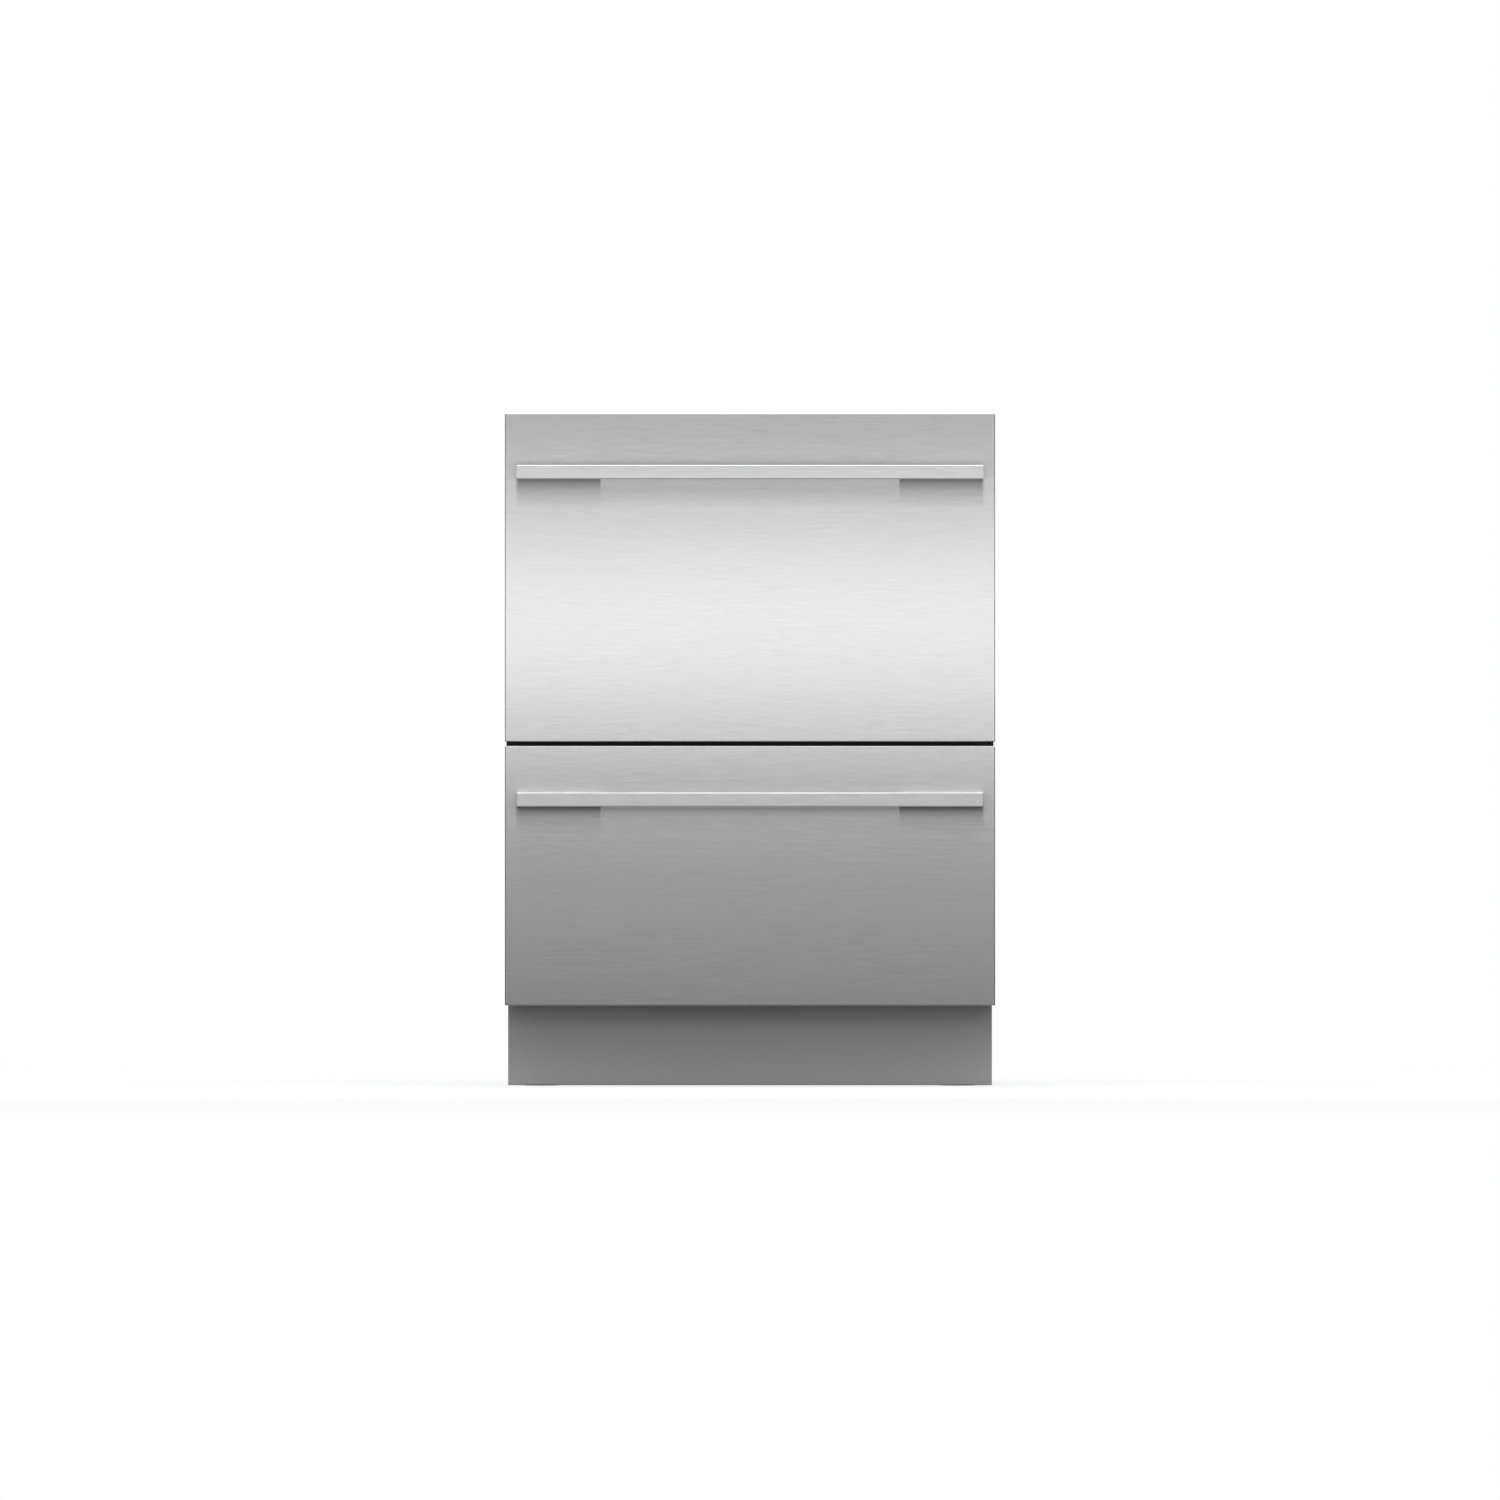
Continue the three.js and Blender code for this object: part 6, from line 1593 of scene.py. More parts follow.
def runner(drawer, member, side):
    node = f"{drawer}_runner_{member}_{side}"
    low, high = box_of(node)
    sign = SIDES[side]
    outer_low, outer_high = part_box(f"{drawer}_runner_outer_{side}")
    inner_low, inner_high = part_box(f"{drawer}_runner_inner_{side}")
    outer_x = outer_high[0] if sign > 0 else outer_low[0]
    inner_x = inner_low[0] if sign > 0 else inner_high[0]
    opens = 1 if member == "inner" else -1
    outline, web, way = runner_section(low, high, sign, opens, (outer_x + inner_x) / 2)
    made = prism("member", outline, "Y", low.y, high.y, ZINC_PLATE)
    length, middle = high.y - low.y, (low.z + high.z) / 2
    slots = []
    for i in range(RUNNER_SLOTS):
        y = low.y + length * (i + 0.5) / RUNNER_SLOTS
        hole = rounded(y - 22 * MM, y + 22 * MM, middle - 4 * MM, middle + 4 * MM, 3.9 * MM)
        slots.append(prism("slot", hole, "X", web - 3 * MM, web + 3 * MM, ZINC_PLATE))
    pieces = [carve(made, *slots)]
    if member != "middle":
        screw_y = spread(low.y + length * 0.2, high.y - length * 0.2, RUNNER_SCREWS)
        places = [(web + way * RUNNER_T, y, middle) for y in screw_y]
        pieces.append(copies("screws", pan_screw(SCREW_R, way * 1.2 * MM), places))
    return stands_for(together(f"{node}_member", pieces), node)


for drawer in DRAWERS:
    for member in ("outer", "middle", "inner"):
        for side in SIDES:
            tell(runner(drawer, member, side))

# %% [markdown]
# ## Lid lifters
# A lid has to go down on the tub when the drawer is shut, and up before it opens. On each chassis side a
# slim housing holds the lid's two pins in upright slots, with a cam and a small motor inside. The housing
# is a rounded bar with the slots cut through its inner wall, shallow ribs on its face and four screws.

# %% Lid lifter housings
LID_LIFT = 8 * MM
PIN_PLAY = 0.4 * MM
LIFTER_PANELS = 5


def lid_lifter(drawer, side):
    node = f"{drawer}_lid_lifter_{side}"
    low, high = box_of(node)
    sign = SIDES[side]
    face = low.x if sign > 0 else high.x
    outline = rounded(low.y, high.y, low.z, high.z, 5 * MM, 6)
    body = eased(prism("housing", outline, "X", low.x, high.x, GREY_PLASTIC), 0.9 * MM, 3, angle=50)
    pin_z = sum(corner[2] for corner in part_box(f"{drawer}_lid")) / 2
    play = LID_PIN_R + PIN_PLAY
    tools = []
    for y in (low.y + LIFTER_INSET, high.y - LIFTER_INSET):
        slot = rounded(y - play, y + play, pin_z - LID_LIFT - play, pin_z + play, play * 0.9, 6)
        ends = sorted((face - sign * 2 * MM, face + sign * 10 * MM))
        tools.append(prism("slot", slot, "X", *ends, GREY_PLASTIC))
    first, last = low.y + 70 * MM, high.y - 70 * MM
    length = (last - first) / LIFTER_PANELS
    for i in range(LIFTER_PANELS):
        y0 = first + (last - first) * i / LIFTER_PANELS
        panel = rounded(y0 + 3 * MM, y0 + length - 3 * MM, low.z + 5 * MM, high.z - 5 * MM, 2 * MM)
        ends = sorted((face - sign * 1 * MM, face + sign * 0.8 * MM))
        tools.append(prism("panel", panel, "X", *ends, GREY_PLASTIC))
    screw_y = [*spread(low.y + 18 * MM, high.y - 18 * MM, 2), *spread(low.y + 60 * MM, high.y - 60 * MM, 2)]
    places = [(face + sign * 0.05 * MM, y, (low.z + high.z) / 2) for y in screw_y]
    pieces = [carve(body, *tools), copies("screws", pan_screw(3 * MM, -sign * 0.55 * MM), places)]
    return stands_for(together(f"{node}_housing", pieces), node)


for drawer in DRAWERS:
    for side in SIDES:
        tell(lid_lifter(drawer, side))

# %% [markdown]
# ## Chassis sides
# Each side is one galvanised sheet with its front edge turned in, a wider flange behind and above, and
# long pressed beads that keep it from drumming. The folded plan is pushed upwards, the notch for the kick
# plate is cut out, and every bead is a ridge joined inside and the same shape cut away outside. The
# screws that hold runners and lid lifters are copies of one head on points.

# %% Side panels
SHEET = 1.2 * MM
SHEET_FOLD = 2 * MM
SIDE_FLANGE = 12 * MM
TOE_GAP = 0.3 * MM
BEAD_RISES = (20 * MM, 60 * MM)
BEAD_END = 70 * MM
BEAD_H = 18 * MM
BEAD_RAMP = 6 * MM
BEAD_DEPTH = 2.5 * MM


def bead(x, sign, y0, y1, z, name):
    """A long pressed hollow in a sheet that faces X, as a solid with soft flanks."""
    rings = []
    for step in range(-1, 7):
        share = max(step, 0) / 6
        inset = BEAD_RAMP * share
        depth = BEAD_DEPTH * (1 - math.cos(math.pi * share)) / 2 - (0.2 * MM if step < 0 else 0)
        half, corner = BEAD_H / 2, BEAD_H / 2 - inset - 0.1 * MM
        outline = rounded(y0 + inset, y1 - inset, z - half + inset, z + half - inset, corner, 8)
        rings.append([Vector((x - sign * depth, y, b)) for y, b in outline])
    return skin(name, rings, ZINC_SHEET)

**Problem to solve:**
Find the lines that include the string "from", then copy each of them.

**Solution for this exercise:**
Continue the three.js and Blender code for this object: part 6, from line 1593 of scene.py. More parts follow.
# long pressed beads that keep it from drumming. The folded plan is pushed upwards, the notch for the kick